Why not call get_state_synchronize_rcu(), and ask for a new grace period
if the value returned is different than that from the previous call?

> > > On the enqueue side, which is the fastpath, this uses a cursor - we're
> > > not walking the radix tree every time.
> > > 
> > > On the processing side, where we're kfree_bulk()ing entire radix tree
> > > nodes, the radix tree is going to have better cache locality than a list
> > > of pages.
> > 
> > Interesting.  What testing or analysis did you do in the course of
> > arriving at this conclusion?  In the meantime I will assume that the
> > analysis involves your radix-tree nodes being more than one page in size.
> 
> No, the radix tree nodes are 512 bytes; that's been sufficient in my
> testing.
> 
> (also, please don't refer to PAGE_SIZE outside of mm/ code without a
> _good_ reason; that's something we've been trying to clean up.)

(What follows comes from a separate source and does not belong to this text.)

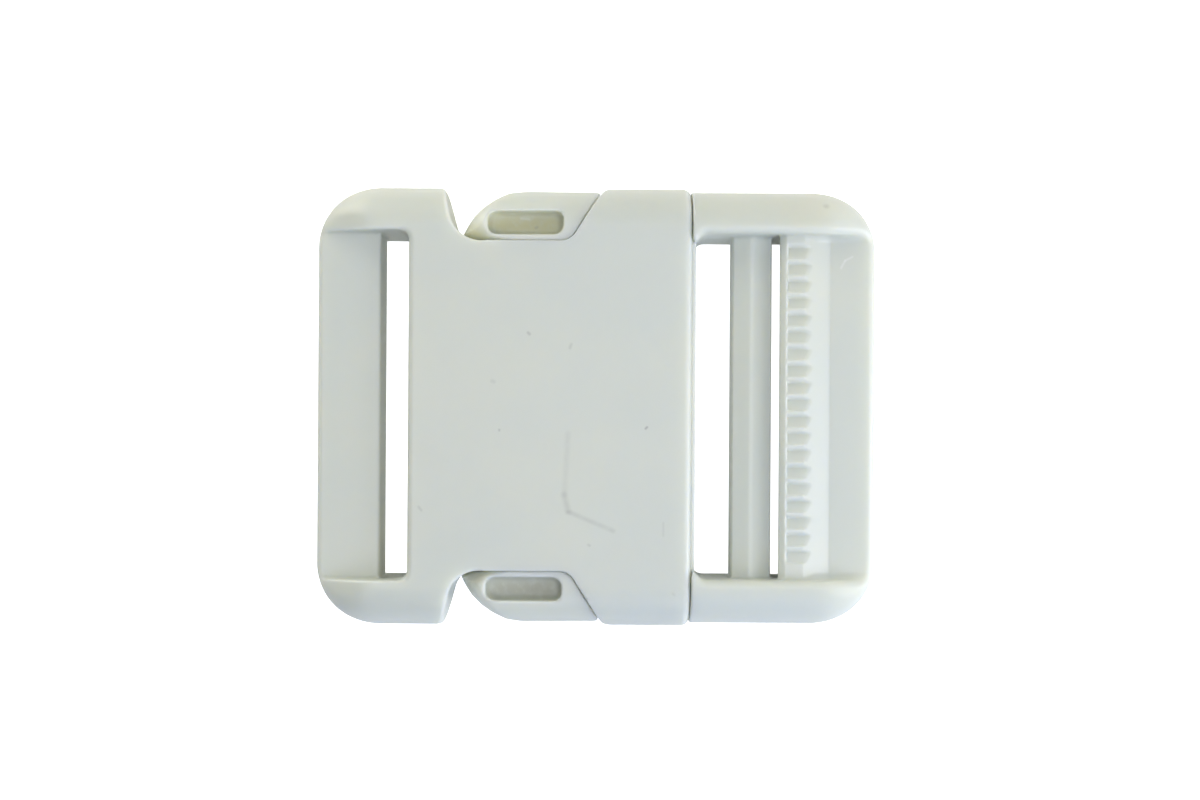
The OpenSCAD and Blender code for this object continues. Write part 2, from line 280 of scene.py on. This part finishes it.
margin = 1.0
turn_in = 2.0
socket_places = [x_left, x_bar, x_panel, x_notch, x_notch_foot, x_foot, x_catch_foot, x_catch, x_mouth]
socket_sides = [window_y, slot_half, socket_half - turn_in, socket_half]
socket_levels = [0, wall, mid - end_bar_rim, mid + end_bar_rim, thickness - wall, thickness]
socket_piece = moulding(
    "socket_moulding",
    socket_shape,
    ruled(x_left - margin, x_mouth + margin, fine=0.22, coarse=0.8, near=socket_places, reach=1.5),
    mirrored(ruled(0.0, socket_half + margin, fine=0.25, coarse=1.2, near=socket_sides, reach=1.5)),
    ruled(-margin, thickness + margin, fine=0.22, coarse=0.5, near=socket_levels, reach=0.6),
)


class Signal:
    """Output of a shader node. Arithmetic on signals adds the Math nodes that work it out."""

    def __init__(self, tree, socket=None):
        self.tree = tree
        self.socket = socket

    def node(self, kind, settings=None, inputs=None, out=0):
        """Adds a node of any kind: its settings are made first, then each input gets its value or signal."""
        added = self.tree.nodes.new(kind)
        for key, value in (settings or {}).items():
            setattr(added, key, value)
        for key, value in (inputs or {}).items():
            if isinstance(value, Signal):
                self.tree.links.new(value.socket, added.inputs[key])
            else:
                added.inputs[key].default_value = value
        return Signal(self.tree, added.outputs[out] if added.outputs else None)

    def maths(self, operation, *values):
        return self.node("ShaderNodeMath", {"operation": operation}, dict(enumerate(values)))

    def __add__(self, other):
        return self.maths("ADD", self, other)

    def __radd__(self, other):
        return self.maths("ADD", other, self)

    def __mul__(self, other):
        return self.maths("MULTIPLY", self, other)

    def __rmul__(self, other):
        return self.maths("MULTIPLY", other, self)

    def vector(self, operation, *values, out=0):
        return self.node("ShaderNodeVectorMath", {"operation": operation}, dict(enumerate(values)), out)

    def scaled(self, vector, factor):
        """Vector times a factor, either of which may be a signal."""
        return self.node("ShaderNodeVectorMath", {"operation": "SCALE"}, {0: vector, "Scale": factor})

    def fade(self, start, stop):
        """0 at start, 1 at stop, with soft ends."""
        settings = {"interpolation_type": "SMOOTHSTEP"}
        return self.node("ShaderNodeMapRange", settings, {"Value": self, "From Min": start, "From Max": stop})

    def tint(self, first, second):
        """Colour between the first, where this signal is 0, and the second, where it is 1."""
        inputs = {"Factor": self, 6: first, 7: second}
        return self.node("ShaderNodeMix", {"data_type": "RGBA"}, inputs, 2)

    def stroke(self, start, stop, reach, shortest=0.01):
        """For a place in millimetres: 1 on the line from start to stop, and 0 from reach away from it."""
        span = Vector(stop) - Vector(start)
        from_start = self.vector("SUBTRACT", self, start)
        per_length = span / max(span.length_squared, shortest ** 2)
        share = from_start.vector("DOT_PRODUCT", from_start, per_length, out=1)
        share = share.maths("MINIMUM", share.maths("MAXIMUM", share, 0.0), 1.0)
        nearest = self.scaled(tuple(span), share)
        away = self.vector("LENGTH", self.vector("SUBTRACT", from_start, nearest), out=1)
        return away.fade(reach, 0.0)

    def noise(self, place, scale, detail=2.0, roughness=0.5):
        inputs = {"Vector": place, "Scale": scale, "Detail": detail, "Roughness": roughness}
        return self.node("ShaderNodeTexNoise", None, inputs)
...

Moving kfree_rcu() into mm/ will fix that problem.  Plus we did discuss
this with the mm folks back in the day, especially about the GFP flags,
so apparently there was a sufficiently good reason.  Maybe still is.

> I'll try to post some performance numbers when I have some time.

I look forward to seeing what you come up with.

> > It might or might not be reasonable, depending on what is going on in the
> > rest of the system.  The current kfree_rcu() code can run the system out
> > of full pages, but it won't impede other code allocating smaller blocks
> > of memory.  We could easily change it to allocate individual rcu_head
> > structures, but doing so would not necessarily be a win in OOM conditions,
> > again, depending on what else is going on.
> 
> As long as the thread calling kvfree_rcu_mightsleep() can block without
> blocking memory reclaim it'll be safe. We might want to tweak the GFP
> flags so to tell the allocator "don't try too hard, bail out so we can
> check if the gp has expired".

There can be quite a difference between "safe" and "does well in actual
workloads".

> > I took a quick look at __rcu_pending_enqueue() and my eyes are still
> > bleeding.  Concatenating linked list of pages is way simpler, way faster,
> > and way more robust.
> 
> Funny, I had the same thoughts trying to read your code... :)

Amazing how much easier it is to generate new code than to understand
existing code, isn't it?  ;-)

> But, most of __rcu_pending_enqueue() is slowpaths; the fastpath is just
> 
> 	objs = get_object_radix(p, seq); /* lookup seq in p->objs */
> 
>         *objs->cursor++ = ptr ?: head;                                                                                                       
>         /* zero cursor if we hit the end of a radix tree node: */                                                                            
>         if (!(((ulong) objs->cursor) & (GENRADIX_NODE_SIZE - 1)))                                                                            
>                 objs->cursor = NULL;                                                                                                         
>         start_gp = !objs->nr;                                                                                                                
>         objs->nr++;
> 
> So I think the performance concerns are moot, and for robustness -
> memory allocation failure always turns into "use the linked lists of
> objects", which works similarly to the old code.

Bugs live on slowpaths as well as on fastpaths.  In fact, they tend to
accumulate there.

> > > But yes, using it for call_rcu() would need more performance
> > > justification. I haven't seen workloads where call_rcu() performance
> > > particularly matters, so it's not something I'm pushing for - I included
> > > that because it's minimal code and other people might know of workloads
> > > where we do want it.
> > 
> > Plus, unlike kfree_rcu() post-grace-period handling, call_rcu() callback
> > functions usually access the memory block passed to them, which means
> > that they are incurring that per-element cache miss in any case.
> 
> True. But this would allow us to prefetch those objects (several
> iterations in advance).

I need to see a CPU on which this actually make a significant difference
before adding this sort of complexity.

> > > > > Ideally we would be getting a callback every time a grace period
> > > > > completes for which we have objects, but that would require multiple
> > > > > rcu_heads in flight, and since the number of gp sequence numbers with
> > > > > uncompleted callbacks is not bounded, we can't do that yet.
> > > > 
> > > > Doesn't the call from __rcu_pending_enqueue() to process_finished_items()
> > > > serve this purpose?  After all, the case that causes trouble is the one
> > > > where lots of things are being very frequently queued.
> > > 
> > > No, because that's unpredictable, and we don't process pending items in
> > > enqueue() unless we know we can sleep (i.e., we don't do it if the
> > > caller is latency sensitive).
> > 
> > It is possible to do this in an extremely lightweight fashion in the
> > common case.
> 
> Just processing a few items? hmm, would we want to though, when
> otherwise we'd be calling kfree_bulk()? I think icache locality means
> we'd generally prefer not to.

You might not want to yet, but you eventually would want this.